- _PROVIDED MATERIAL_:
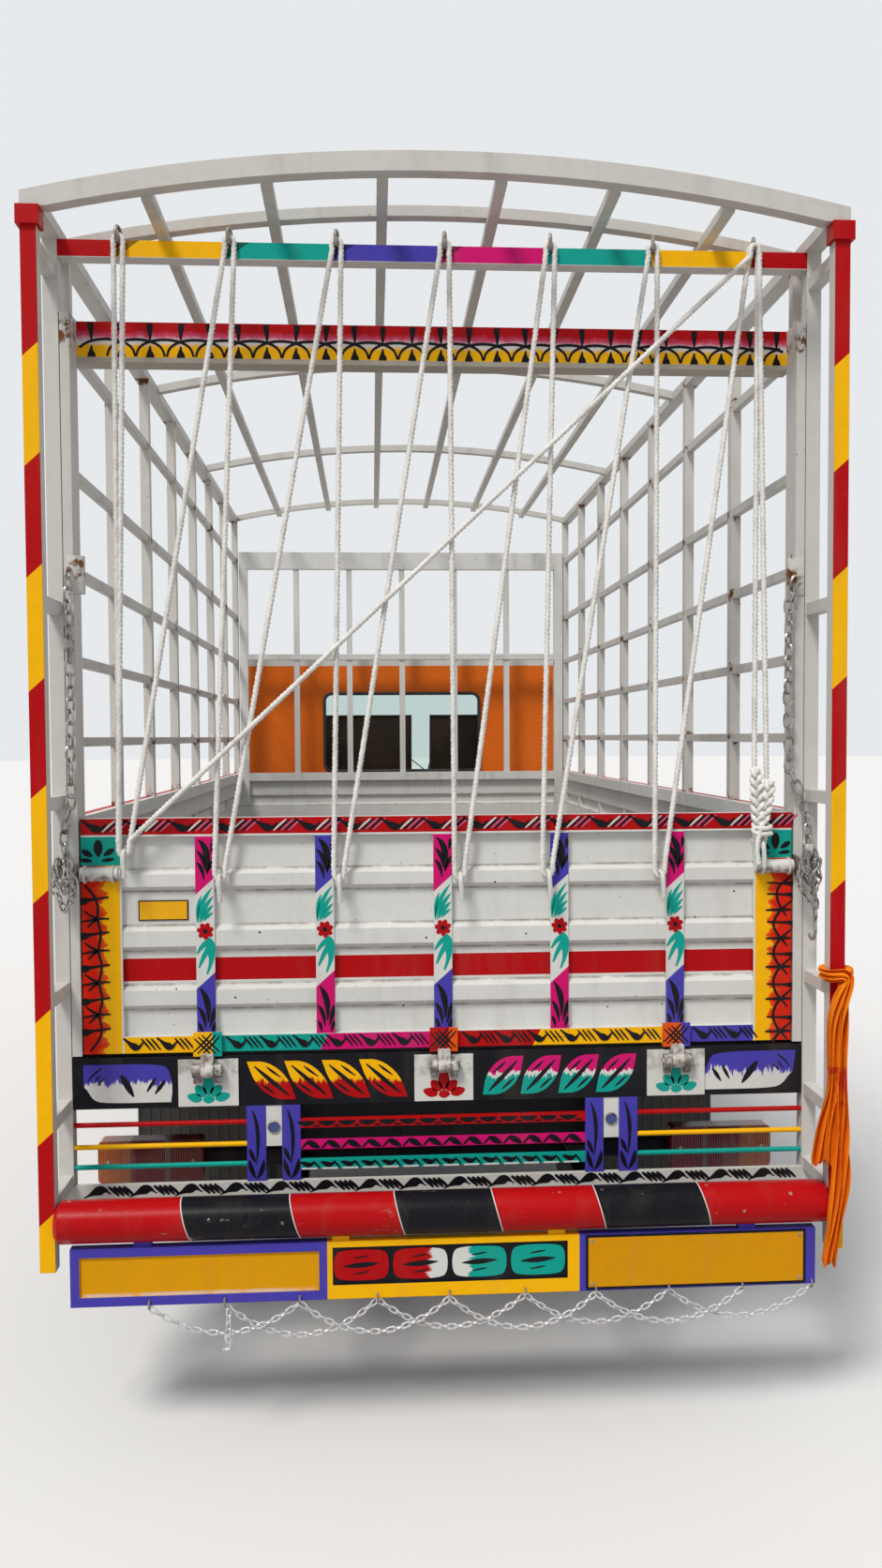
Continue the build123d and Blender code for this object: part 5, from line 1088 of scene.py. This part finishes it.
# Bumper tube: a heavy pipe between the posts, painted in red and black lengths that are
# parted by thin white rings, and scraped along its back.
tube = Finish("bumper_paint")
ring_lean = 0.28
tube_x = tube.x + (tube.z - 0.547) * ring_lean
black_lengths = abs(tube_x).between(0.353, 0.600).most(abs(tube_x) < 0.113)
outer_half = tube.y < -2.70
worn = tube.noise(5.0, 2.0).rise(0.46, 0.62) * outer_half
scrapes = tube.noise(30.0, 6.0, 0.75, (0.30, 1, 1)).rise(0.63, 0.66) * worn
tube_tone = tube.layers(
    "red", (black_lengths, "black"), (tube.y > -2.70, "black"),
    (scrapes.most(tube.chips(21.0, 0.10) * worn), (0.34, 0.28, 0.24)),
    (tube.chips(33.0, 0.06) * outer_half, (0.05, 0.035, 0.03)))
clothe(coat_paint(tube, tube_tone, dirt=0.45, rust=0.2, gloss=0.24), "bumper_tube")
rings = bmesh.new()
for bound in (-0.600, -0.353, -0.113, 0.113, 0.353, 0.600):
    bar_ring(rings, (bound, -2.752, 0.547), (0, -0.0481, 0), (-0.0481 * ring_lean, 0, 0.0481), 40,
             0.0016, 5)
keep_mesh("bumper_rings", rings, brushed("white"), slot="bumper_paint", smooth=60)

# Plate panel: a steel board under the tube, painted in frames: a yellow field, a black
# field with four soft forms, and a plain number plate that is riveted on and left blank.
panel = Finish("panel_paint")
px, pz = panel.x, panel.z
chalk = pz.near((0.3830,), 0.0045) * px.between(-0.835, -0.31) * panel.noise(12.0).rise(0.3, 0.5)
on_plate = (panel.y < -2.7755) * (px > 0.3)
plate_border = (px < 0.3235).most(px > 0.8315).most(pz < 0.3685).most(pz > 0.4845)
panel_tone = panel.layers(
    "violet", (px.between(-0.281, 0.303), "yellow"),
    (px.between(-0.8415, -0.2995) * pz.between(0.3805, 0.4715), (0.68, 0.31, 0.001)),
    (px.between(-0.2685, 0.2755) * pz.between(0.3905, 0.4785), "black"),
    (chalk * 0.8, (0.60, 0.60, 0.58)), (on_plate, (0.64, 0.28, 0.001)),
    (on_plate * plate_border, "black"))
clothe(coat_paint(panel, panel_tone, dirt=0.45, rust=0.2), "plate_panel")
panel_art = Brushwork(-2.771)
faded("white_from_red", "white", "red", -0.048, sideways=True)
faded("teal_from_white", "teal", "white", 0.048, sideways=True)
for middle_x, paint in ((-0.203, "red"), (-0.067, "white_from_red"), (0.070, "teal_from_white"),
                        (0.2065, "teal")):
    corner_shares = ((-0.75, 1), (0.75, 1), (1, 0.6), (1, -0.6), (0.75, -1), (-0.75, -1),
                     (-1, -0.6), (-1, 0.6))
    panel_art.patch(eased_loop([(middle_x + across * 0.063, 0.4345 + up * 0.036)
                                for across, up in corner_shares]), paint)
    for rise, reach, fat in ((0.0, 40, 13), (0.0185, 17, 4), (-0.0185, 17, 4)):
        panel_art.pulls(((-reach, 432.5, 2, -reach * 0.4, 433.5, fat * 0.9, reach * 0.3, 435.5, fat,
                          reach, 437.5, 2),), middle_x, rise, lift=2)
panel_art.fix("panel_forms", "panel_paint")
plate_rivets = bmesh.new()
for x, z in ((0.332, 0.376), (0.332, 0.477), (0.823, 0.376), (0.823, 0.477)):
    disc_along(plate_rivets, (x, -2.7788, z), (0, -1, 0), 0.0045, 0.0028, 10, 0.003)
keep_mesh("plate_rivets", plate_rivets, forged_steel, slot="panel_paint", smooth=40)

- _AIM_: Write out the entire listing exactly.

- _OUTPUT OF THE TASK_:
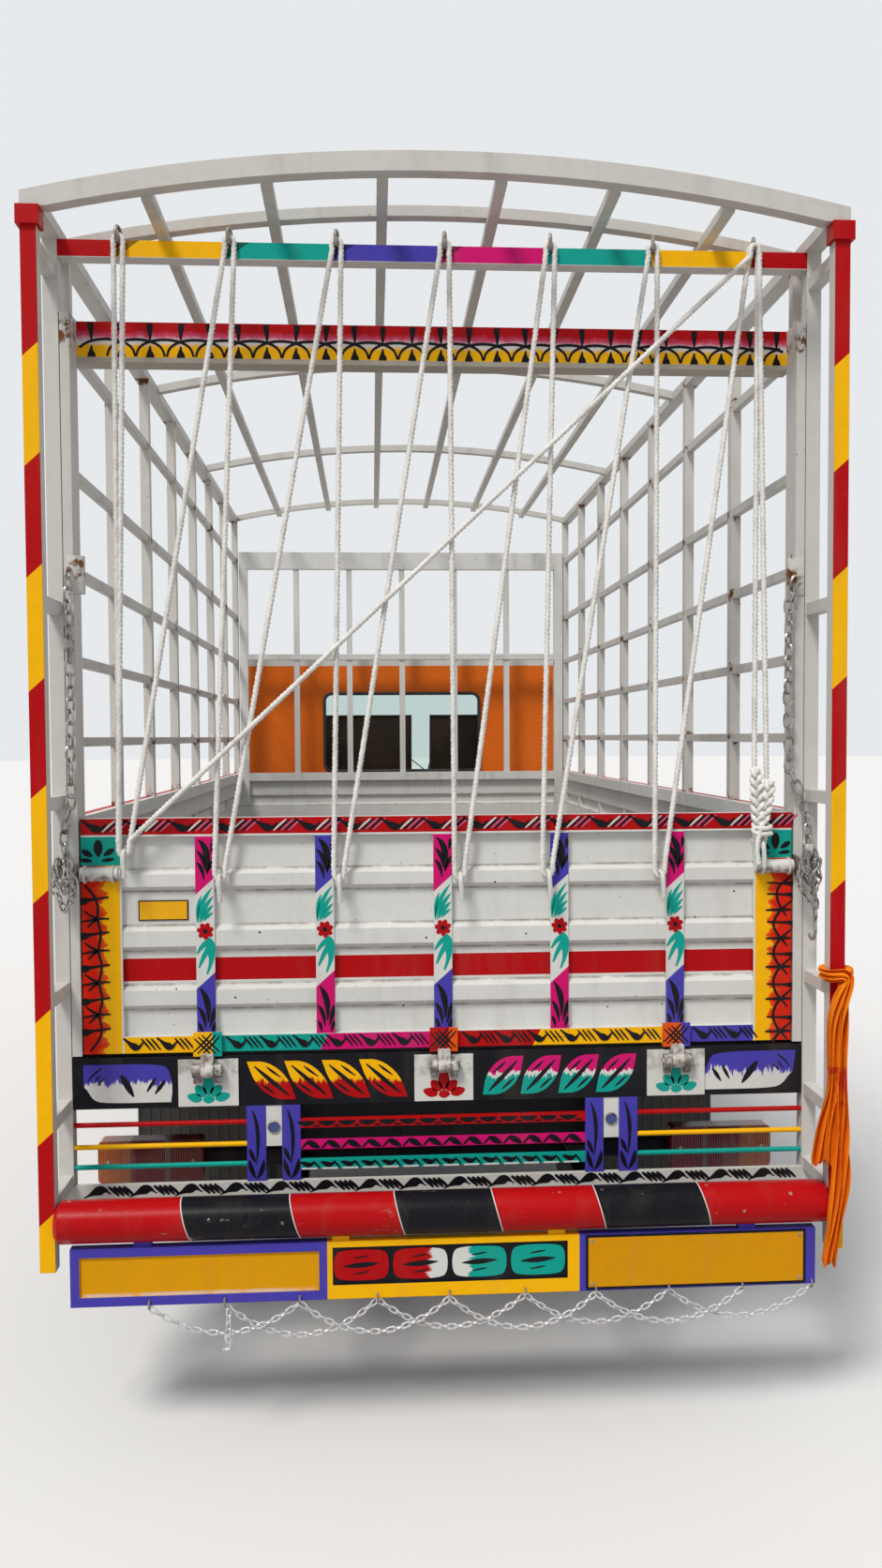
Continue the build123d and Blender code for this object: part 5, from line 1088 of scene.py. This part finishes it.
# Bumper tube: a heavy pipe between the posts, painted in red and black lengths that are
# parted by thin white rings, and scraped along its back.
tube = Finish("bumper_paint")
ring_lean = 0.28
tube_x = tube.x + (tube.z - 0.547) * ring_lean
black_lengths = abs(tube_x).between(0.353, 0.600).most(abs(tube_x) < 0.113)
outer_half = tube.y < -2.70
worn = tube.noise(5.0, 2.0).rise(0.46, 0.62) * outer_half
scrapes = tube.noise(30.0, 6.0, 0.75, (0.30, 1, 1)).rise(0.63, 0.66) * worn
tube_tone = tube.layers(
    "red", (black_lengths, "black"), (tube.y > -2.70, "black"),
    (scrapes.most(tube.chips(21.0, 0.10) * worn), (0.34, 0.28, 0.24)),
    (tube.chips(33.0, 0.06) * outer_half, (0.05, 0.035, 0.03)))
clothe(coat_paint(tube, tube_tone, dirt=0.45, rust=0.2, gloss=0.24), "bumper_tube")
rings = bmesh.new()
for bound in (-0.600, -0.353, -0.113, 0.113, 0.353, 0.600):
    bar_ring(rings, (bound, -2.752, 0.547), (0, -0.0481, 0), (-0.0481 * ring_lean, 0, 0.0481), 40,
             0.0016, 5)
keep_mesh("bumper_rings", rings, brushed("white"), slot="bumper_paint", smooth=60)

# Plate panel: a steel board under the tube, painted in frames: a yellow field, a black
# field with four soft forms, and a plain number plate that is riveted on and left blank.
panel = Finish("panel_paint")
px, pz = panel.x, panel.z
chalk = pz.near((0.3830,), 0.0045) * px.between(-0.835, -0.31) * panel.noise(12.0).rise(0.3, 0.5)
on_plate = (panel.y < -2.7755) * (px > 0.3)
plate_border = (px < 0.3235).most(px > 0.8315).most(pz < 0.3685).most(pz > 0.4845)
panel_tone = panel.layers(
    "violet", (px.between(-0.281, 0.303), "yellow"),
    (px.between(-0.8415, -0.2995) * pz.between(0.3805, 0.4715), (0.68, 0.31, 0.001)),
    (px.between(-0.2685, 0.2755) * pz.between(0.3905, 0.4785), "black"),
    (chalk * 0.8, (0.60, 0.60, 0.58)), (on_plate, (0.64, 0.28, 0.001)),
    (on_plate * plate_border, "black"))
clothe(coat_paint(panel, panel_tone, dirt=0.45, rust=0.2), "plate_panel")
panel_art = Brushwork(-2.771)
faded("white_from_red", "white", "red", -0.048, sideways=True)
faded("teal_from_white", "teal", "white", 0.048, sideways=True)
for middle_x, paint in ((-0.203, "red"), (-0.067, "white_from_red"), (0.070, "teal_from_white"),
                        (0.2065, "teal")):
    corner_shares = ((-0.75, 1), (0.75, 1), (1, 0.6), (1, -0.6), (0.75, -1), (-0.75, -1),
                     (-1, -0.6), (-1, 0.6))
    panel_art.patch(eased_loop([(middle_x + across * 0.063, 0.4345 + up * 0.036)
                                for across, up in corner_shares]), paint)
    for rise, reach, fat in ((0.0, 40, 13), (0.0185, 17, 4), (-0.0185, 17, 4)):
        panel_art.pulls(((-reach, 432.5, 2, -reach * 0.4, 433.5, fat * 0.9, reach * 0.3, 435.5, fat,
                          reach, 437.5, 2),), middle_x, rise, lift=2)
panel_art.fix("panel_forms", "panel_paint")
plate_rivets = bmesh.new()
for x, z in ((0.332, 0.376), (0.332, 0.477), (0.823, 0.376), (0.823, 0.477)):
    disc_along(plate_rivets, (x, -2.7788, z), (0, -1, 0), 0.0045, 0.0028, 10, 0.003)
keep_mesh("plate_rivets", plate_rivets, forged_steel, slot="panel_paint", smooth=40)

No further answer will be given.